Currently the longest fixed rate I could find on moneysupermarket was around 4.99% for 5 years. Not a single fixed rate on there for longer than 5 years. So the banks are obviously of the same opinion. If you buy now on a 5 year fix you'll probably be renewing in the middle of a major interest rate hike sh1t storm.

Tuesday, August 17, 2010 12:16PM Report Comment
 

9. Will said...

7 - 8% return?

Half that may be possible when you eventually find a tenant, less of course agents fees, legal and ongoing running costs etc etc.
Oh and taxation on any real profit you think you have made.

Turning orange obviously removes any traces of brains you may have had.

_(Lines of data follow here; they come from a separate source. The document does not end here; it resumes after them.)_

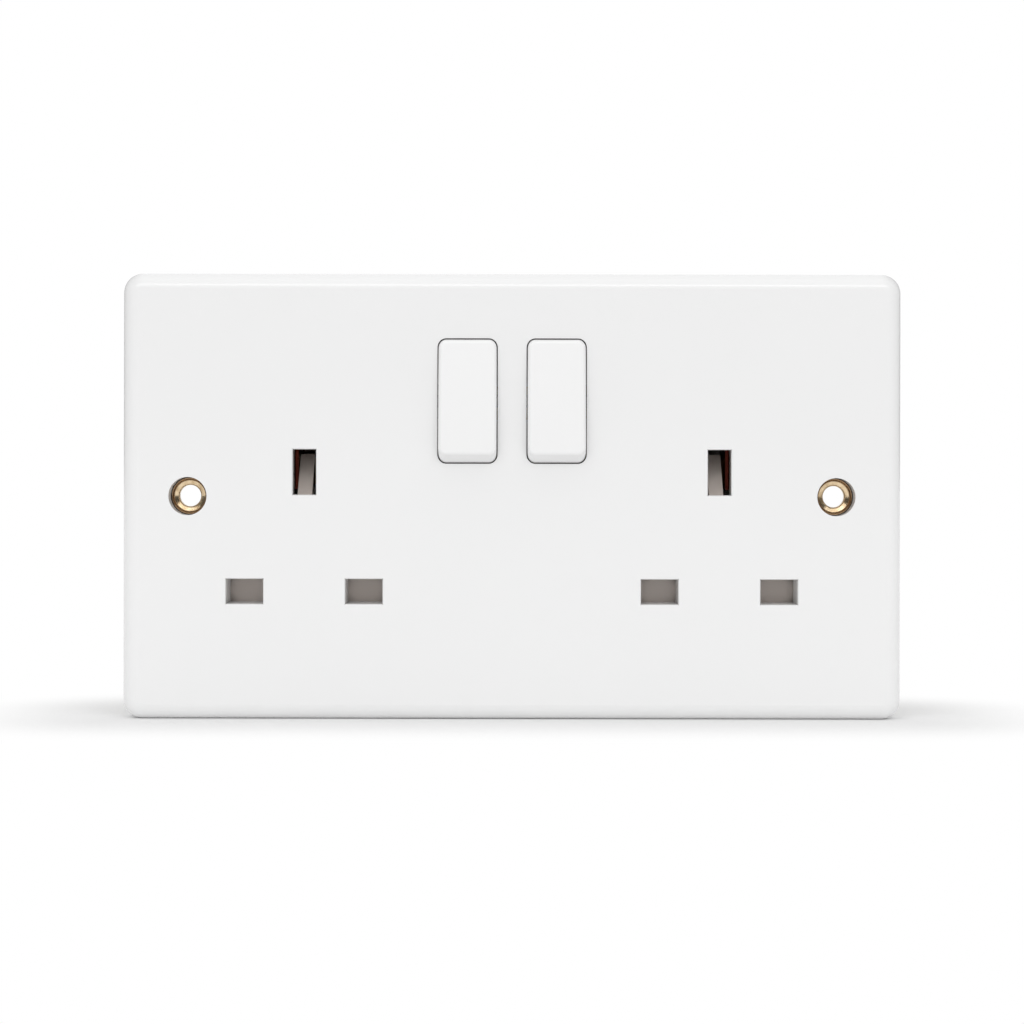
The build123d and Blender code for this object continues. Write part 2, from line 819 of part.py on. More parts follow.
os.makedirs("parts", exist_ok=True)
for name, piece in all_pieces().items():
    export_step(piece, "parts/" + name + ".step")
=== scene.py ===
import json
import math

import bmesh
import bpy
from bpy.props import FloatProperty, FloatVectorProperty, IntProperty, PointerProperty
from mathutils import Matrix, Vector


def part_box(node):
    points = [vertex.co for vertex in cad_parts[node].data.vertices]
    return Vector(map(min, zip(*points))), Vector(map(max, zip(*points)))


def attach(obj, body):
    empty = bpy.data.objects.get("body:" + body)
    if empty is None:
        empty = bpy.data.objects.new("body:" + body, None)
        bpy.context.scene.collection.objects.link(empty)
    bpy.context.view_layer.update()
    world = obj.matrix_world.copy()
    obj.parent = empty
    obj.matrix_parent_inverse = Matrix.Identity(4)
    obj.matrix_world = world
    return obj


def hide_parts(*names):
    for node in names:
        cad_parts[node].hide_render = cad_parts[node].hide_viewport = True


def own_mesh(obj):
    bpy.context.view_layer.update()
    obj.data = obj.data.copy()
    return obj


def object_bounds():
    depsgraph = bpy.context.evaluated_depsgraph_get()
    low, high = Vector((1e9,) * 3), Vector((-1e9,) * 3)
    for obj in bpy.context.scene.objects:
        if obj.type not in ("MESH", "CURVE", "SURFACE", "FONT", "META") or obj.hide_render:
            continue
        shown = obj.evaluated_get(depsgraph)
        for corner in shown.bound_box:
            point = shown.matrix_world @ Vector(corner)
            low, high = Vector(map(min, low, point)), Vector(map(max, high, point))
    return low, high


bl_info = {
    "name": "Switched socket",
    "version": (1, 0, 0),
    "blender": (4, 5, 0),
    "location": "3D View > Sidebar > Socket",
    "description": "Finishes a two-gang switched socket and sets it up for a studio picture",
    "category": "Object",
}

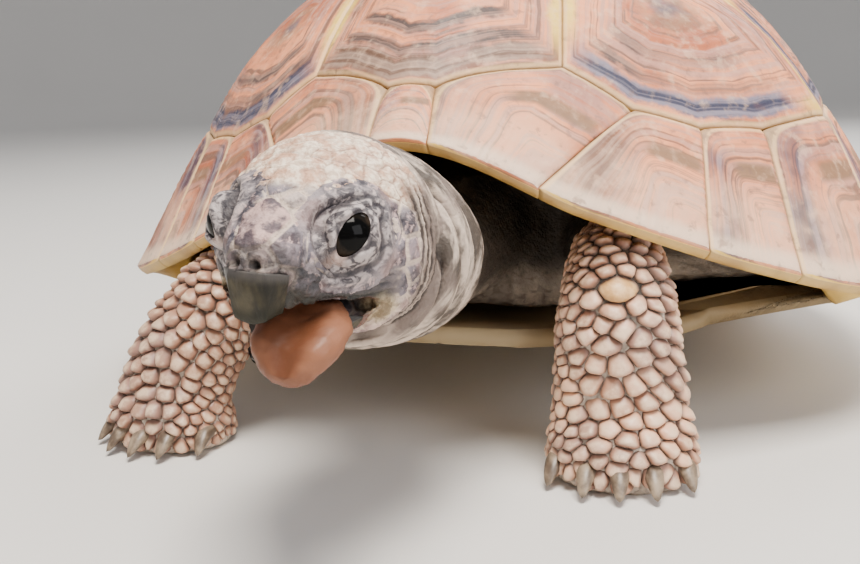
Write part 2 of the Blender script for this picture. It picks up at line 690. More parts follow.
def head_sizes(ahead):
    """Half-width, top, bottom and cheek level of the head at an array of stations."""
    return (curve(ahead, HEAD_STATIONS, HEAD_HALF_WIDTHS), curve(ahead, HEAD_STATIONS, HEAD_TOPS),
            curve(ahead, HEAD_STATIONS, HEAD_BOTTOMS), curve(ahead, HEAD_STATIONS, CHEEK_LEVELS))


def muzzle(points, lower=False):
    """Head coordinates once the muzzle is drawn in at the lips and leant back at its front."""
    side, ahead, up = np.moveaxis(np.asarray(points, float), -1, 0)
    draw = MUZZLE_DRAW * ease(ahead, 0.0, 12.0) * ease(BROW_LEVEL - up, 0.0, 6.0)
    lean = MUZZLE_LEAN * ease(ahead, 8.0, 16.0) * np.maximum(NOSTRIL_LEVEL - up, 0.0)
    side = side * (1 - draw)
    if lower:
        share = ease(ahead, HINGE, HINGE + 5.0)
        side = side * (1 - JAW_DRAW * share) + JAW_SLIDE * share
    return np.stack([side, ahead - lean, up], -1)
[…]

Tuesday, August 17, 2010 01:28PM Report Comment
 

10. Fubared said...

Don't these mawons ever learn? Oh my, oh my, oh my....well they won't be getting any sympathy from me when they see a return to rates of 15% ....and quite possibly more.

BTL landlords are living in a dream, they think that there will always be 'Bob Cratchets' around to let to - but what they don't realise is how protected tennants are from eviction. Already I have seen a number of tennants who simply 'run out of money' through job loss and now are sitting in the landlords house, not paying and not moving.
This hits the real mawon BTL landlords who do half a job. No tennancy agreement, no deposit scheme "Oh I don't need to worry about that, the guy / girl seems OK" - I seem to recall them saying in the past (during the boom). All the amatuer BTL'ers and forced BTL'ers (those who wanted to sell but couldn't) - are all about to find out what being a landlord is all about.

Very sad, but it's not just a case of getting a tennant and 'watching the money roll in' - that was the BOOM time way of doing things - now we're in recession and things are different.

Already there's an oversupply of houses onto the market - spurred by all those speculators who weren't serious enough about selling to pay for a HIPs - but now they're gone they're happy to 'stick it on and see what happens' - as there's no cost to doing so.

It's like sitting in a movie already knowing the end and listening to the pathetic wails and screams around you as people are surprised by the plot - a plot which is essentially copied from another era.